Downtown is actually experiencing a lot of turnover: Other than the second diner that went under, a travel clothing store is moving out-of-state, and several boutiques have turned over since our last visit (which must have been late last year). Some turnover is a good thing for consumers I think, but of course it’s a good thing only up until one of your favorites stores goes out of business. But at least new stores keep springing up, which means that Half Moon Bay isn’t moribund and is still in some demand.
After that we drove over to the beaches south of Pillar Point Harbor where we walked along the beach for a while. I was chilly and overcast, but not really so bad if you had a jacket on. Try that in New England this month, people! We walked north towards the harbor before turning around to walk along the trail which runs above the beaches to head back to the car. (I had thought there used to be a bookstore in that vicinity, but either I was mistaken or else it’s gone under. Ah, well!)
So after a view of the ocean, of the various coastside plants that are flowering at this time of year, and a brief encounter with a kitty-cat, we piled back into the car, picked up some coffee, and drove back home.
A great outing. I don’t know why we don’t do this more often.
Last year Debbi came across comedian/ventriloquist Jeff Dunham on Comedy Central, and he became a favorite of hers.
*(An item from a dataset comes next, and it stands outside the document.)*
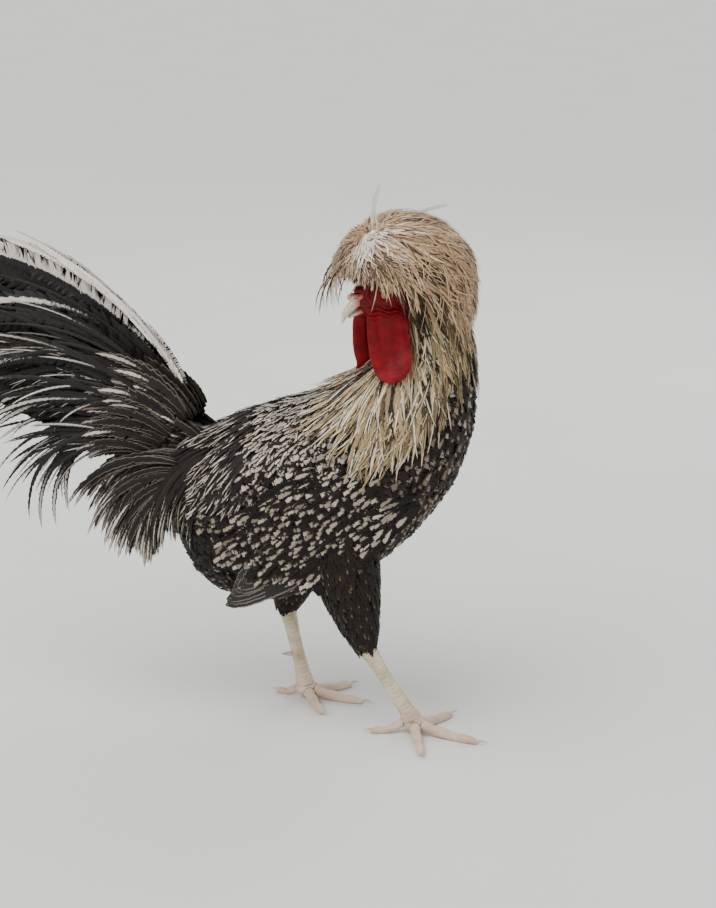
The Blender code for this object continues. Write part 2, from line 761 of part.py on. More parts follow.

She bought his DVD, Arguing With Myself. I can’t remember seeing Debbi laugh so hard as when she saw his special, and then his DVD! So, of course, we’ve gone twice to see him at the Improv in San Jose.
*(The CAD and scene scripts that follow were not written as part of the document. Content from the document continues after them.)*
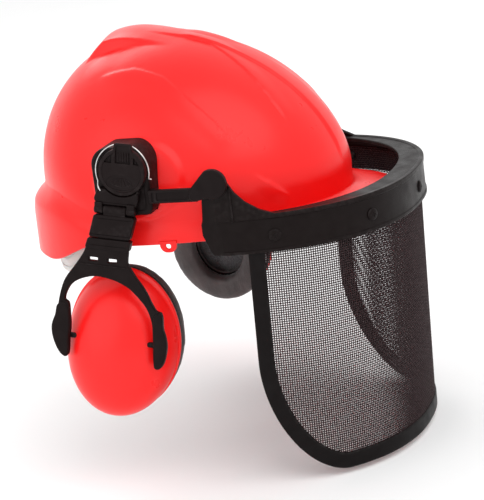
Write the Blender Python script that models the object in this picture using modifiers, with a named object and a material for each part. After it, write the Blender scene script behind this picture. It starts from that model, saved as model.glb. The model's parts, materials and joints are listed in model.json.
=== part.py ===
"""Forestry helmet: hard hat with a raised mesh visor and two swinging ear muffs.

Metres, +Z up, +X to the wearer's left, -Y to the front. The origin is the centre of the
crown pad's flat underside, where the helmet rests on the head. Everything hangs from one
empty whose own origin lies in the plane of the shell's side rims, HEAD_REST below that.
"""

import math

import bmesh
import bpy
import numpy as np
from mathutils import Matrix, Vector

MM = 0.001
GAP = 0.3 * MM
SIDES = {"right": -1, "left": 1}
QUARTER_TURN = (0, 0, math.pi / 2)

# Shell: a dome on a flared rim. Each lower ring is (front, rear, half width, and the
# heights at front, side and rear), in mm above the side rim.
HEAD_REST = 98 * MM
SHELL_WALL = 3 * MM
DOME_CENTRE = -18
DOME_TOP = 135
DOME_RINGS = 8
DOME_FRONT_POWER = 1.77
DOME_REAR_POWER = 2.12
SHELL_SIDES = 48
DOME_FOOT = (120, 114, 104, 24, 24, 36)
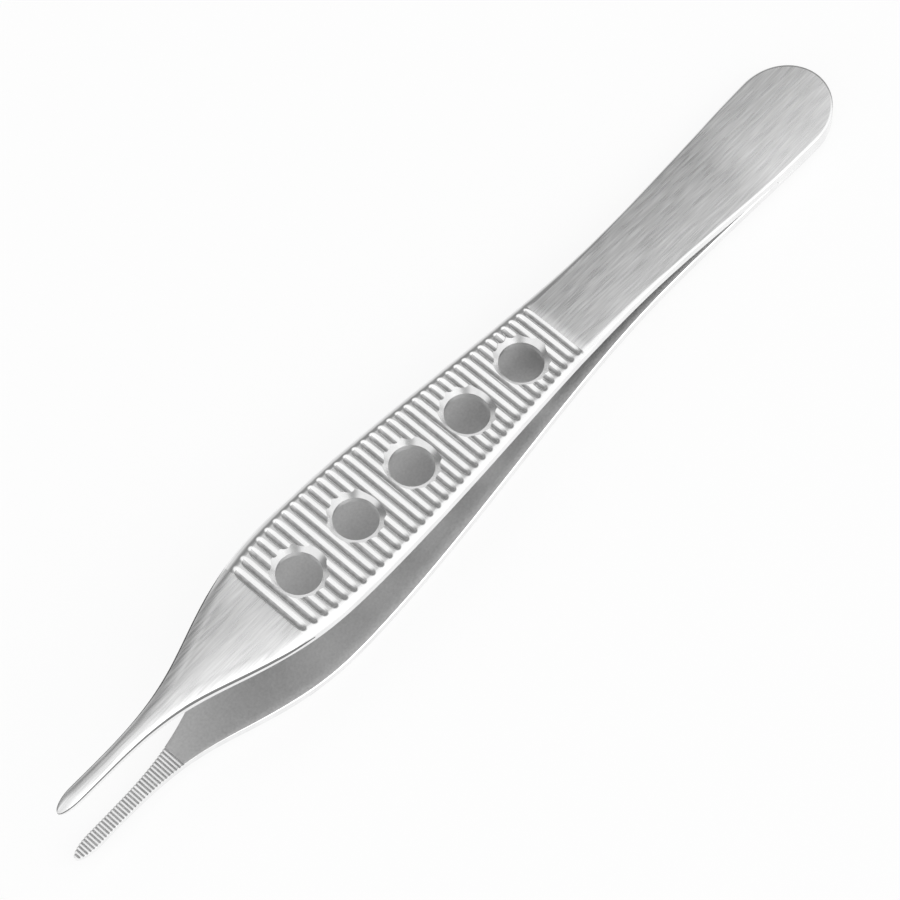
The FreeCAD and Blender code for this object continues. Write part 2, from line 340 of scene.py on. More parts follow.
@dataclass(frozen=True)
class RidgedGrip:
    """Scalloped grooves across the outer face, each with rounded ends.

    Attributes:
        count: How many grooves.
        first: Place of the front one.
        pitch_front: Distance between the first two.
        pitch_rear: Distance between the last two.
        width: Width at the face.
        depth: Depth in the middle.
        overrun: How far the grooves run into the rounded border.
        softness: Rounding of the crests.
        end_stretch: How much longer a groove's end is than it is wide.
        track_share: Share of the radius where the round bottom is given up.
        fade_share: Share of the radius where the depth starts to fade out.
        bottom_span: Where a groove's bottom, which is painted in shade, lies, in widths from its
            middle.
        crest_offsets: Places of the rings beside each edge of a groove.
        bottom_rows: How many rings draw the round bottom.
        roll_length: Length of the worn stretch behind the last groove.
        roll_depth: Its depth at the groove.
    """
    count: int = 36
    first: float = 88.7
    pitch_front: float = 1.38
    pitch_rear: float = 1.13
    width: float = 1.0
    depth: float = 0.21
    overrun: float = 0.20
    softness: float = 0.035
    end_stretch: float = 2.2
    track_share: float = 0.999
    fade_share: float = 0.9
    bottom_span: tuple[float, float] = (-0.16, 0.30)
    crest_offsets: tuple[float, ...] = (0.025, 0.06)
    bottom_rows: int = 11
    roll_length: float = 1.1
    roll_depth: float = 0.07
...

At first glance, Dunham is this unassuming-looking guy who looks like he could be your next-door neighbor. In fact, his humor is extremely irreverent. He opens his act as a straightforward stand-up act, usually talking about his family (wife, three kids, and many dogs), and then brings out his puppets, who include crotchety-old-guy Walter, and manic-verbal-abuser Peanut. It’s sort of a good-cop-bad-cop routine, with Dunham trying to keep the characters in line, while they’re abusing him, the audience, their hypothetical relatives, and anyone else who comes to mind.
And really, he’s hilarious! Many of his gags deliberately break the illusion of his puppets’ reality, as they comment on his reactions to him, and suggest some novel uses for his ventriloquism.
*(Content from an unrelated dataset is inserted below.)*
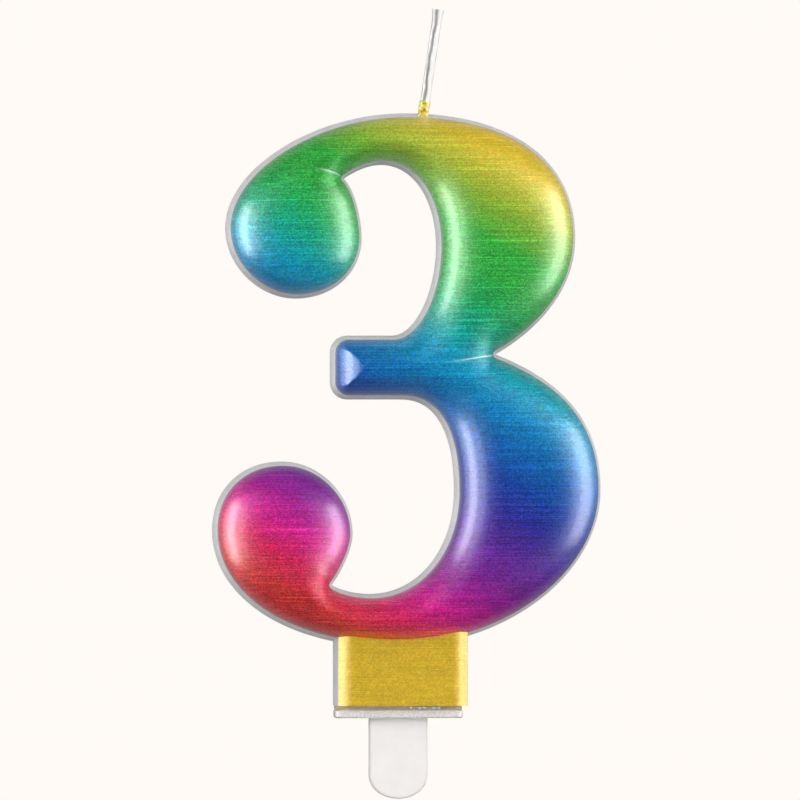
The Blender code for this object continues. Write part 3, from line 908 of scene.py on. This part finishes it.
def rainbow_look():
    look = foil_look("rainbow_foil_look", 1.0, 0.27)
    dull_and_shade = look.attribute("dull_and_shade")
    split = look.node("SeparateXYZ", Vector=look.place)
    across = look.math("MULTIPLY", split.outputs["X"], -1000 * FADE_LEAN)
    fade = look.math("ADD", across, look.math("MULTIPLY", split.outputs["Z"], -1000))
    low, high = RAINBOW[0][0], RAINBOW[-1][0]
    stops = [((at - low) / (high - low), linear(*colour)) for at, colour in RAINBOW]
    colour = look.ramp(look.spread(fade, low, high, 0, 1), stops)
    tint, height = foil_grain(look)
    tint = look.mix(look.spread(fade, -80, -60, 0.35, 1.0), grey(1.12), tint)
    colour = look.share_plus(tint, 0.0025, look.times(colour, tint))
    edge = look.math("MULTIPLY", look.attribute("edge_distance"), 1000)
    thin = ((0.0, grey(0.30)), (0.1, grey(0.6)), (0.3, grey(0.88)), (0.8, grey(1.0)))
    cover = look.ramp(look.spread(edge, 0.0, 0.3, 0.0, 1.0), thin)
    # Painted shade: the colour darkens to 0.74 round each notch.
    colour = look.scale_colour(colour, look.spread(dull_and_shade, 0.0, 1.0, 1.0, 0.74))
    # Painted highlight: a thin pale cyan line mixed into the colour along each crease.
    colour = look.mix(look.math("MULTIPLY", look.attribute("crease"), 0.8), colour, linear(225, 250, 250))
    look.set("Base Color", look.mix(cover, linear(196, 199, 206), colour))
    look.set("Coat Weight", look.spread(dull_and_shade, 0.0, 1.0, 1.0, 0.3))
    look.bump(height, 0.3, 0.04 * MM, "Coat Normal")
    return look.material


def wax_look():
    look = Look("pearl_silver_wax_look", Metallic=0.15, Coat_Weight=0.5, Coat_Roughness=0.3)
    place = look.stretched(1, 1, 1)
    grain = look.noise(place, 5.0, 3.0, 0.6)
    mottle = look.noise(place, 0.35, 2.0, 0.5)
    flakes = look.sparkle(place, 7.0)
    shade = look.spread(grain, 0.3, 0.7, 0.92, 1.08)
    shade = look.math("MULTIPLY", shade, look.spread(mottle, 0.3, 0.7, 0.97, 1.03))
    shade = look.math("MULTIPLY", shade, look.spread(flakes, 0.0, 1.0, 0.90, 1.10))
    base = look.ramp(mottle, ((0.3, linear(208, 208, 209)), (0.7, linear(216, 215, 214))))
    look.set("Base Color", look.scale_colour(base, shade))
    look.set("Roughness", look.spread(grain, 0.3, 0.7, 0.38, 0.5))
    height = look.math("ADD", look.math("MULTIPLY", grain, 0.4), look.math("MULTIPLY", mottle, 3.0))
    look.bump(height, 0.3, 0.06 * MM)
    return look.material


def gold_look():
    look = foil_look("gold_foil_look", 0.75, 0.38)
    tint, height = foil_grain(look, 0.45, 0.12, 0.2)
    mottle = look.noise(look.stretched(1, 1, 1), 0.8, 2.0, 0.5)
    base = look.ramp(mottle, ((0.3, linear(205, 168, 30)), (0.7, linear(214, 179, 38))))
    look.set("Base Color", look.times(base, tint))
    look.bump(height, 0.16, 0.04 * MM, "Coat Normal")
    return look.material


def plate_look():
    look = Look("silvered_plate_look", Metallic=0.1, Roughness=0.35, Coat_Weight=0.8, Coat_Roughness=0.2)
    place = look.stretched(1, 1, 1)
    grain = look.noise(place, 5.0, 3.0, 0.7)
    flakes = look.sparkle(place, 6.0)
    shade = look.spread(grain, 0.3, 0.7, 0.86, 1.10)
    shade = look.math("MULTIPLY", shade, look.spread(flakes, 0.0, 1.0, 0.88, 1.10))
    base = look.ramp(grain, ((0.3, linear(216, 212, 207)), (0.7, linear(230, 226, 221))))
    look.set("Base Color", look.scale_colour(base, shade))
    look.bump(grain, 0.5, 0.08 * MM)
    return look.material


def pick_look():
    look = Look("milky_pick_look", IOR=1.2, Transmission_Weight=0.2)
    cloud = look.noise(look.stretched(1, 1, 1), 0.6, 3.0, 0.5)
    flow = look.noise(look.stretched(2.5, 1, 0.15), 1.0, 2.0, 0.5)
    look.set("Base Color", look.ramp(cloud, ((0.3, linear(229, 226, 225)), (0.7, linear(234, 231, 230)))))
    look.set("Roughness", look.spread(cloud, 0.3, 0.7, 0.28, 0.42))
    look.bump(look.math("ADD", flow, cloud), 0.2, 0.06 * MM)
    return look.material


def wick_look():
    look = Look("waxed_wick_look", Roughness=0.3, IOR=1.45, Transmission_Weight=0.25, Coat_Weight=0.6,
                Coat_Roughness=0.12)
    fibre = look.noise(look.stretched(7, 7, 0.7), 1.0, 3.0, 0.6)
    depth = look.math("ADD", look.attribute("groove"), look.spread(fibre, 0.35, 0.65, -0.15, 0.15))
    # Painted shade: the wick darkens to grey-brown at the bottom of each groove.
    colour = look.ramp(depth, ((0.0, linear(252, 252, 252)), (0.3, linear(246, 246, 246)),
                               (0.62, linear(172, 172, 172)), (1.0, linear(128, 124, 118))))
    look.set("Base Color", colour)
    look.bump(fibre, 0.5, 0.08 * MM)
    return look.material


def seal_look():
    look = Look("gold_wax_look", Metallic=0.3, Roughness=0.3, Coat_Weight=0.9, Coat_Roughness=0.12)
    lumps = look.noise(look.stretched(1, 1, 1), 2.4, 2.0, 0.5)
    colour = look.ramp(lumps, ((0.32, linear(168, 124, 24)), (0.43, linear(208, 184, 48)),
                               (0.56, linear(228, 214, 88)), (0.7, linear(240, 232, 170))))
    look.set("Base Color", colour)
    look.bump(lumps, 0.5, 0.15 * MM)
    return look.material


def glue_glint_look():
    look = Look("clear_glue_and_glint_look", Roughness=0.08, IOR=1.45, Transmission_Weight=0.3)
    cloud = look.noise(look.stretched(1, 1, 1), 4.0, 2.0, 0.5)
    # Near-white tones: the clear glue beads show as painted glints over the seam.
    look.set("Base Color", look.ramp(cloud, ((0.3, linear(240, 240, 238)), (0.7, linear(252, 252, 250)))))
    look.bump(cloud, 0.2, 0.05 * MM)
    return look.material


def seam_shade_film_look():
    look = Look("glue_film_seam_shade_look", Roughness=0.4)
    cloud = look.noise(look.stretched(1.2, 1, 4), 1.0, 3.0, 0.6)
    # Beige-brown tones: painted shade of the seam and a painted reflection of the gold above it.
    tones = ((0.3, linear(178, 154, 124)), (0.5, linear(188, 166, 138)), (0.7, linear(206, 188, 162)))
    look.set("Base Color", look.ramp(cloud, tones))
    look.bump(cloud, 0.4, 0.08 * MM)
    return look.material


# Studio

CREAM = (255, 250, 246)
WORLD_FRONT = 0.01  # the dark room behind the camera
WORLD_BACK = 0.28  # the pale wall behind the candle

# Soft lights: degrees round from the front and up, distance, width and height (m), radiance, seen in reflections
LIGHTS = (
    ("left_softbox", -93, 0, 0.42, 0.20, 0.46, 2.5, True),
    ("right_softbox", 86, 0, 0.42, 0.28, 0.46, 1.9, True),
    ("left_glow", -90, 0, 0.46, 0.68, 0.50, 1.0, True),
    ("right_glow", 84, 0, 0.46, 0.68, 0.50, 0.7, True),
    ("left_fill", -50, 12, 0.80, 0.55, 1.10, 4.35, False),
    ("right_fill", 50, 12, 0.80, 0.55, 1.10, 4.35, False),
    ("top_fill", 15, 78, 0.80, 0.50, 0.50, 1.6, False),
    ("floor_bounce", 0, -75, 0.80, 0.50, 0.50, 2.2, False),
    ("back_fill", 175, 20, 0.80, 0.45, 0.45, 6.0, False),
)
# The numeral casts no shadow of these on itself
UNBLOCKED = ("left_softbox", "right_softbox", "left_glow", "right_glow")
MIDDLE = Vector((0, 0, 40)) * MM  # what the lights face
FLOOR_RADIUS = 2.4
SURROUND_RADIUS = 2.5


def glow_look(name, see_through=False):
    """An even pale surface that shows as it is and lights nothing."""
    look = Look(name, Roughness=1.0, Base_Color=grey(0), Specular_IOR_Level=0.0, Emission_Strength=1.0)
    cloud = look.noise(look.stretched(0.004, 0.004, 0.004), 1.0, 2.0, 0.5)
    tone = look.ramp(cloud, ((0.3, linear(*CREAM)), (0.7, linear(254, 250, 246))))
    look.set("Emission Color", tone)
    if see_through:
        open_below(look)
    return look.material


def open_below(look):
    """Lets a surface be seen through from its underside."""
    either = look.node("MixShader", Fac=look.node("NewGeometry").outputs["Backfacing"])
    look.feed(either.inputs[1], look.shader.outputs[0])
    look.feed(either.inputs[2], look.node("BsdfTransparent").outputs[0])
    output = next(node for node in look.tree.nodes if node.type == "OUTPUT_MATERIAL")
    look.feed(output.inputs["Surface"], either.outputs[0])


def backdrop(name, bm, material):
    obj = new_solid(name, bm)
    obj.data.materials.append(material)
    obj.visible_diffuse = False
    obj.visible_glossy = False
    obj.visible_shadow = False
    return obj


def face_back(obj, target, back, distance):
    """Stands a light or camera off from its target along back, and turns it to face the target."""
    obj.location = target + back * distance
    obj.rotation_mode = "QUATERNION"
    obj.rotation_quaternion = (-back).to_track_quat("-Z", "Y")


def studio():
    """A pale floor at the pick's tip, an even pale surround, a tall soft light on each side and soft fills."""
    pale = glow_look("backdrop_look")
    bm = bmesh.new()
    bmesh.ops.create_circle(bm, cap_ends=True, segments=64, radius=FLOOR_RADIUS)
    floor = backdrop("floor", bm, glow_look("floor_look", see_through=True))
    floor.location = (0, 0, PICK_LOW.z - 0.1 * MM)
    bm = bmesh.new()
    bmesh.ops.create_uvsphere(bm, u_segments=64, v_segments=32, radius=SURROUND_RADIUS)
    backdrop("surround", bm, pale)

    world = bpy.data.worlds.new("studio")
    bpy.context.scene.world = world
    world.use_nodes = True
    tree = world.node_tree
    background = tree.nodes["Background"]
    background.inputs["Color"].default_value = (1.0, 1.0, 1.0, 1.0)
    place = tree.nodes.new("ShaderNodeTexCoord")
    split = tree.nodes.new("ShaderNodeSeparateXYZ")
    level = tree.nodes.new("ShaderNodeMapRange")
    level.interpolation_type = "SMOOTHSTEP"
    level.inputs["From Min"].default_value = 0.1
    level.inputs["From Max"].default_value = 0.8
    level.inputs["To Min"].default_value = WORLD_FRONT
    level.inputs["To Max"].default_value = WORLD_BACK
    tree.links.new(place.outputs["Generated"], split.inputs[0])
    tree.links.new(split.outputs["Y"], level.inputs["Value"])
    tree.links.new(level.outputs["Result"], background.inputs["Strength"])

    for name, azimuth, elevation, distance, width, height, radiance, reflected in LIGHTS:
        light = bpy.data.lights.new(name, "AREA")
        light.shape = "RECTANGLE"
        light.size = width
        light.size_y = height
        light.energy = radiance * math.pi * width * height
        obj = bpy.data.objects.new(name, light)
        around, up = math.radians(azimuth), math.radians(elevation)
        back = Vector((math.sin(around) * math.cos(up), -math.cos(around) * math.cos(up), math.sin(up)))
        face_back(obj, MIDDLE, back, distance)
        obj.visible_glossy = reflected
        obj.visible_diffuse = not reflected
        obj.visible_transmission = False
        bpy.context.scene.collection.objects.link(obj)


def unblock(foil, wax, blockers):
    """Lets only the given pieces cast shadows of the side lights, and keeps the numeral from mirroring itself."""
    foil.visible_glossy = wax.visible_glossy = False
    group = bpy.data.collections.new("side_light_blockers")
    for piece in blockers:
        group.objects.link(piece)
    for name in UNBLOCKED:
        bpy.data.objects[name].light_linking.blocker_collection = group


def camera():
    data = bpy.data.cameras.new("camera")
    data.sensor_width = SENSOR
    back = Vector((math.sin(VIEW_AZIMUTH), -math.cos(VIEW_AZIMUTH), 0))
    data.lens = SENSOR * (VIEW_DISTANCE + BACK_Y) / VIEW_WIDTH
    data.clip_start = 0.01
    data.clip_end = 20
    obj = bpy.data.objects.new("camera", data)
    face_back(obj, VIEW_TARGET, back, VIEW_DISTANCE)
    bpy.context.scene.collection.objects.link(obj)
    bpy.context.scene.camera = obj


def main():
    bpy.context.scene.view_settings.view_transform = "Standard"
    camera()
    studio()
    relief = Relief()
    foil = rainbow_foil(relief, rainbow_look())
    wax = wax_body(relief, wax_look())
    gold = gold_foil(gold_look())
    plate = foot_plate(plate_look())
    glue_beads(glue_glint_look())
    glue_film(seam_shade_film_look())
    pick(pick_look())
    wick(wick_look())
    wick_seal(seal_look())
    unblock(foil, wax, [gold, plate])


main()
I think my favorite joke of the evening involved his chihuahuas, which (he says) were entirely his wife’s idea. Little yappy dogs, he’s greatly amused at some of the tortures they undergo due to their small stature and smaller brains. This gag involved his youngest daughter taking one of them for a walk using a retractable leash, and the devious trick the played on the poor beast.
Have I mentioned that my sense of humor is a little irreverent, too?
The one thing that makes me a little uncomfortable are his gay jokes. They aren’t really gay-bashing jokes, but rather using “gay” to mean “effiminate”, as in “driving a powder-blue Prius while holding your wife’s chihuahua is gay.” The web comic strip PvP often makes exactly the same sort of jokes, for instance in the sequence starting here (though Dunham is funnier than PvP). Is this funny, or is it a little too tactless? I’m not sure.
(Note that I have no problem at all with him making fun of people who drive Priuses. Or, for that matter, abusing chihuahuas. We each have our own boundaries, I guess.)
He’s even edgy enough that one of his new puppets is Ahmed the Dead Terrorist. Which is, uh, really weird. (This wasn’t his A-list material, but I think it was also some new material he’s still shaking out.) Then again, is anyone else taking on the terrorists in quite this way?
Overall, we had a terrific time at the show, and assuming you’ve got an equally irreverent sense of humor, or are willing to shove aside your sensitivities for 90 minutes, I’d wholeheartedly recommend going to see Jeff Dunham.